If they hadn’t crippled you, it would be different. Much different.
“What do you mean, ‘crippled’?” Niko asked, the glass suspended in his hand. His knuckles were white and tense. Shit, I’d actually said that aloud.
The door opening managed to get me out of an immediate explanation. Robin walked in wearing his usual outfit of expensive green shirt, black slacks, and shoes. He sat on a stool and said rapidly, “All right. Extremely important. Before the others get here you are not to mention, hint, or even think about how I’m in a monogamous relationship. Are we clear? It would ruin my reputation among the Panic.
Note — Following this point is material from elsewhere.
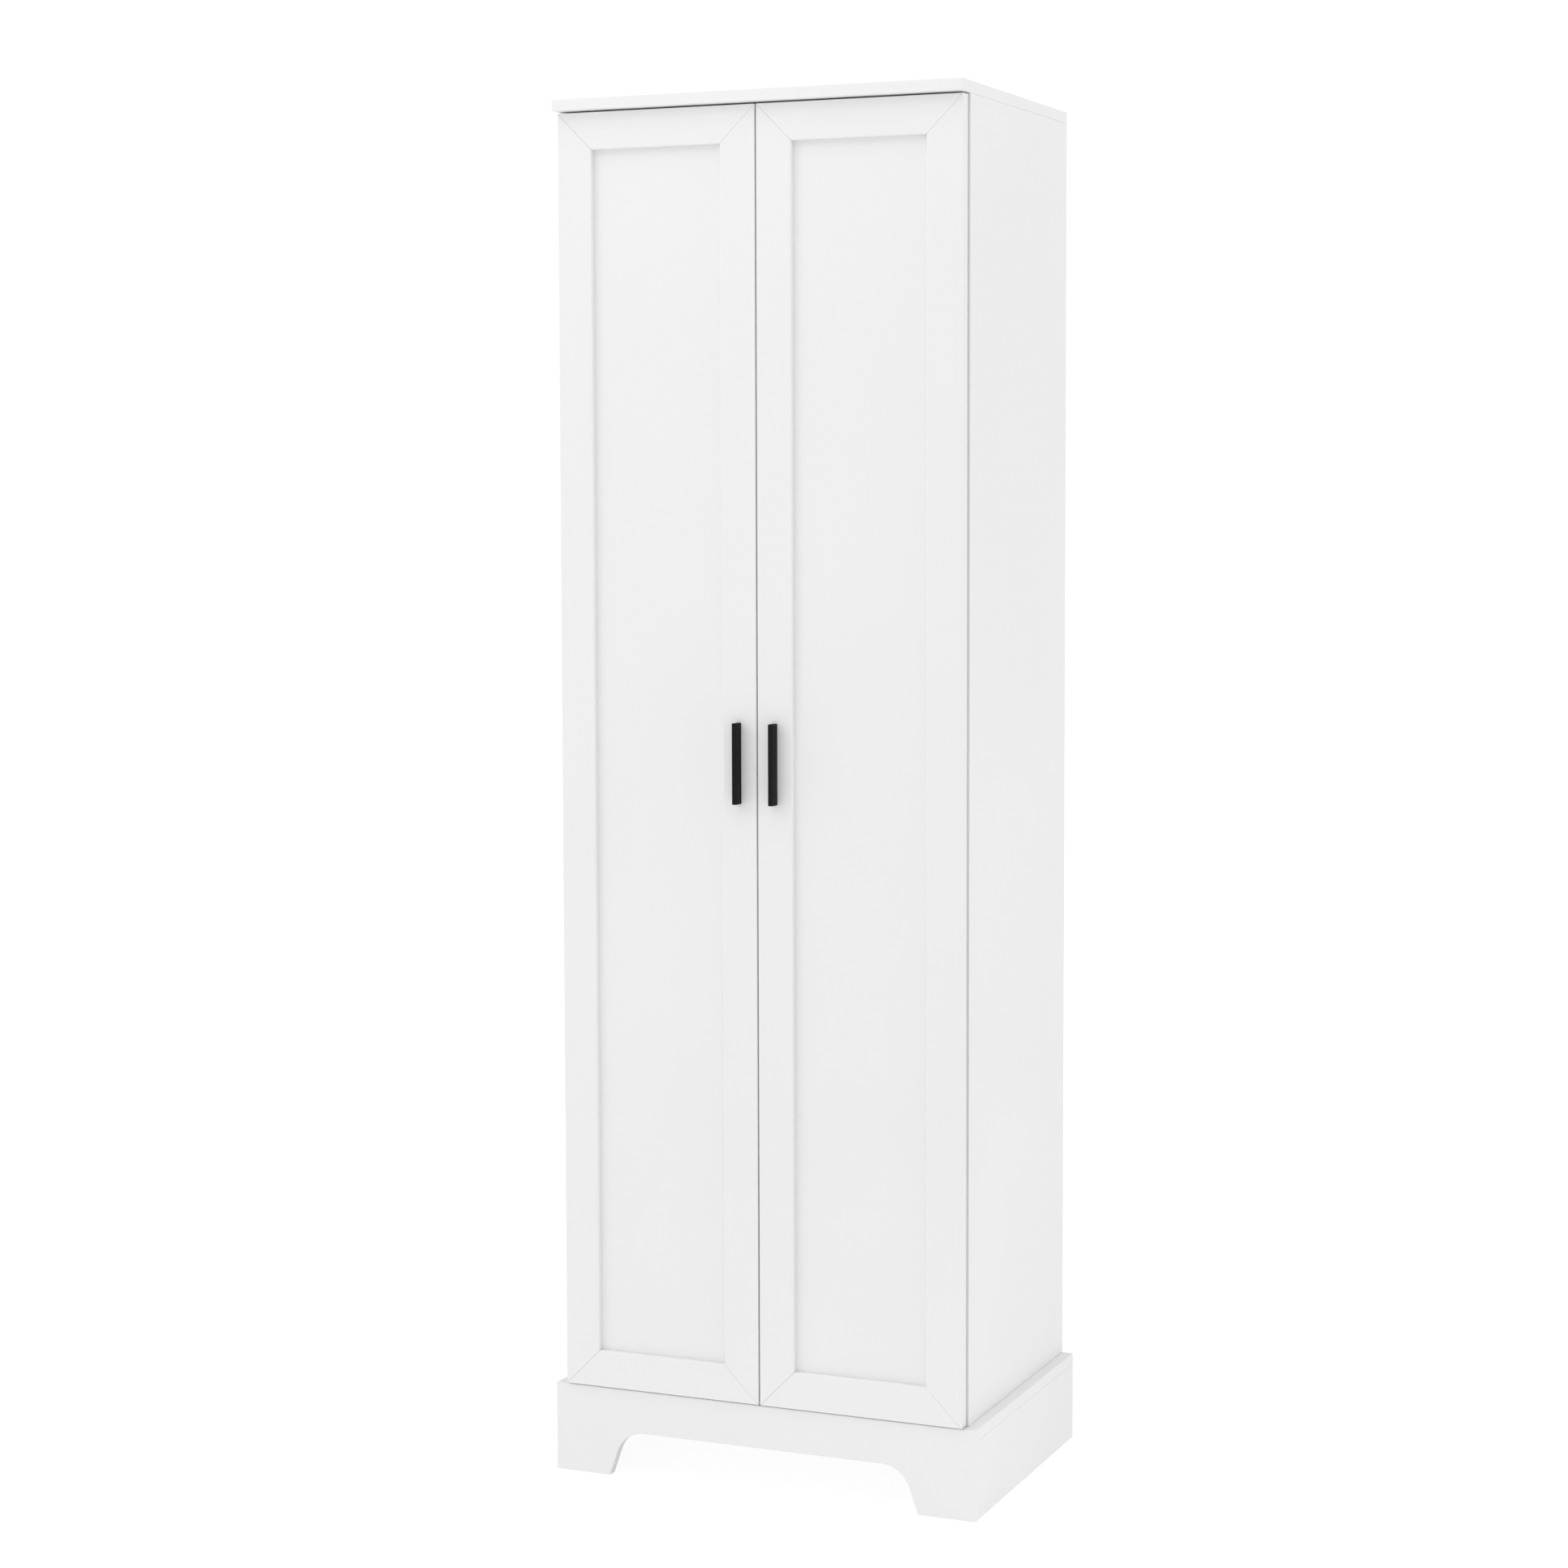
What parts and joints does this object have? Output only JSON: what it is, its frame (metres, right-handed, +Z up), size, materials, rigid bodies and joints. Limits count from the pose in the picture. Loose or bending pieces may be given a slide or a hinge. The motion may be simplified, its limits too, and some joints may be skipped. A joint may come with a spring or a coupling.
{
  "type": "pantry cabinet",
  "caption": "Tall white two-door pantry cabinet with recessed-panel doors, black bar handles, inner shelves and a flared plinth with an arched front cut-out.",
  "frame": {"origin": "on the floor, under the centre of the overall box", "axes": "+Z up, +X to the right of someone facing the doors, doors towards -Y"},
  "size_m": [0.59, 0.42, 1.8],
  "materials": {
    "white_board": "smooth satin white foil on fibreboard",
    "back_board": "thin hardboard, white lacquered inside and brown outside",
    "black_metal": "fine matt black powder coat",
    "nickel": "nickel-plated pressed steel",
    "zinc": "bright zinc plating",
    "beech": "plain fluted beech",
    "white_plastic": "plain moulded plastic",
    "clear_plastic": "soft clear button"
  },
  "bodies": {
    "carcass": {"top_panel": "white_board", "left_side_panel": "white_board", "right_side_panel": "white_board", "bottom_deck": "white_board", "plinth_front_board": "white_board", "left_plinth_skirt": "white_board", "right_plinth_skirt": "white_board", "plinth_back_rail": "white_board", "plinth_corner_blocks": "white_plastic", "back_panel_upper": "back_board", "back_panel_lower": "back_board", "back_joint_strip": "white_plastic", "wall_rail": "white_board", "fixed_shelf": "white_board", "adjustable_shelf_1": "white_board", "adjustable_shelf_2": "white_board", "adjustable_shelf_3": "white_board", "adjustable_shelf_4": "white_board", "shelf_pins": "nickel", "cam_locks": "zinc", "cam_bolts": "zinc", "dowels": "beech", "plinth_screws": "zinc", "back_nails": "zinc", "hinge_plates": "nickel", "hinge_plate_screws": "zinc", "hinge_arms": "nickel", "hinge_arm_screws": "zinc"},
    "left_door": {"left_hinge_stile": "white_board", "left_meeting_stile": "white_board", "left_top_rail": "white_board", "left_bottom_rail": "white_board", "left_door_panel": "white_board", "left_handle": "black_metal", "left_handle_screws": "zinc", "left_hinge_cups": "nickel", "left_hinge_pins": "zinc", "left_cup_screws": "zinc", "left_door_bumper": "clear_plastic"},
    "right_door": {"right_hinge_stile": "white_board", "right_meeting_stile": "white_board", "right_top_rail": "white_board", "right_bottom_rail": "white_board", "right_door_panel": "white_board", "right_handle": "black_metal", "right_handle_screws": "zinc", "right_hinge_cups": "nickel", "right_hinge_pins": "zinc", "right_cup_screws": "zinc", "right_door_bumper": "clear_plastic"}
  },
  "joints": [
    {"name": "left_door_hinge", "type": "hinge", "parent": "carcass", "child": "left_door", "pos_m": [-0.27, -0.1856, 0.951], "axis": [0, 0, -1], "range_deg": [0, 105]},
    {"name": "right_door_hinge", "type": "hinge", "parent": "carcass", "child": "right_door", "pos_m": [0.27, -0.1856, 0.951], "axis": [0, 0, 1], "range_deg": [0, 105]}
  ]
}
They’d hang me from the ceiling and beat me like a piñata. So keep your mouths shut. ¿Entienden?”
“Whatever,” I said. “Trust me, I’m traumatized enough. The last thing I want to talk about with a hundred other yous is your sex life.”
The green eyes shifted to something less Robin and considerably nastier as he raised his voice. “Come on in, brothers! Adelfae! Hear the news.” The door swung open again to reveal a streaming horde of pucks. “It’s true. Goodfellow is monogamous. He’s become a freak. A pervert. Depravity on the cloven hoof.”
“Or his balls fell off,” suggested another puck who came to the bar. “Or his dick. Anyone who would hang about with Bacchus is bound to get a catastrophic genital rotting illness at some point.” This one was also identical except his hair was a few inches longer and he had both ears pierced with small gold hoops.
Niko looked at me as the priest must’ve looked at the guy sitting in the electric chair in the old days right before the switch was flipped: resigned sympathy. “I didn’t know he wasn’t Goodfellow,” I protested, feeling the desperation sharply. Not our Goodfellow at any rate, but his carbon copy. “He looks dead-on Robin. He said he was Robin.”
“Implied,” Niko corrected, the sympathy turning one hundred and eighty degrees to a mildly sadistic pleasure he didn’t make an effort to hide. “He implied it. He didn’t say it.”
“He’s wearing the same kind of clothes Robin would wear”—I kept up the crumbling defense—“and all of them smell the same.” I hadn’t inherited the Auphe ability to see in the dark, but I had inherited their sharp sense of smell. “Every one of them smells like frigging Irish Spring. All green and minty. It’s not my fault.”
He put the glass down and patted my back. “It was nice knowing you, little brother. When Goodfellow is through with you and if there’s enough left to bury, I’ll find you a nice plot.” The pucks kept pouring through the door and, immune to pheromones or not, I felt pretty damn panicked as they kept coming and coming. And I wasn’t touching that double entendre with a ten-foot pole…or that one either.
Another puck came pushing through the crowd. As soon as the others spotted him they started singing some ancient seventies song: “‘Do you like piña coladas? And getting caught in the rain…’” The tone was pure derisive malice, obviously not a “Hey, great to see ya, brother. Congrats on the boyfriend” song.
A fist banged against the bar, rattling the glasses. “Who told them?” this puck demanded with a poisonous hiss that would’ve done any rattlesnake proud.